In a week RA announced a $9.4 million 2019 loss, the Rugby Union Players’ Association (RUPA) has held firm on its request for the organisation to reveal a clearer financial picture before negotiations can continue.
So far RA have refused to do so, arguing they have done enough to satisfy what’s needed for decisions around player pay cuts to be made.
Haylett-Petty said he was frustrated and disappointed with the stalemate.
“We care about the game as much as anyone else,” the Rebels and Wallabies outside back told AAP.
“We’ve been left out of the loop and left out of the decision making process to date… hopefully that’s changing and we’ll know a bit more in the next week.
“I felt like the AFL the very next day went straight to their players to sit down and talk about where they are at and how we’re going to fix it… (for rugby) it’s been probably over a month now.

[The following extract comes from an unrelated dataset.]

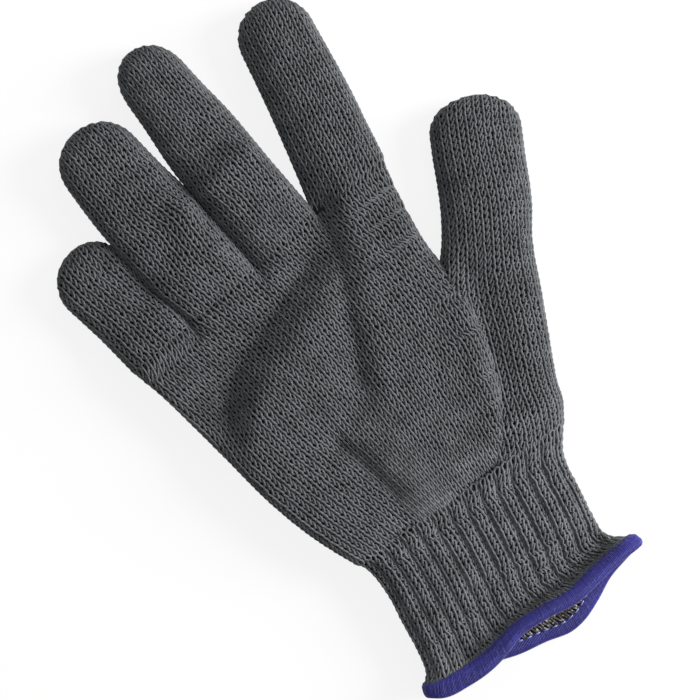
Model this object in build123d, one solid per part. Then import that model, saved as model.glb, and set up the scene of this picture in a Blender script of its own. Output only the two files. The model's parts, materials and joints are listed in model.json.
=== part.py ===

“The players want what’s best for the game and the whole game from grass roots up to the international level.
“We are only one of the stakeholders but we feel like we can add a lot of value in the process.”
Under-pressure RA chief executive Raelene Castle will take a 50 per cent pay cut, her executive will lose 30 per cent of their wage and 75 per cent of their staff have been stood down without pay for three months.
But former Wallabies coach Michael Cheika is among those backing RUPA boss Justin Harrison’s call for more transparency, he also challenged Castle to follow NRL counterpart Todd Greenberg’s lead and take the same cut as the players.
Harrison said on Friday they wouldn’t be able to resume “open and honest negotiations” without a clearer picture of RA’s finances.
“Our players approach this long-term transformation with a collegiate and team approach and with an acknowledgement the game has to change,” Harrison said.
“We see no reasons why RA refuses to engage, despite the provision of protection under a non-disclosure agreement.
“At a time when governing bodies in the other major football codes have been open and transparent with their players RA continues to refuse our requests.”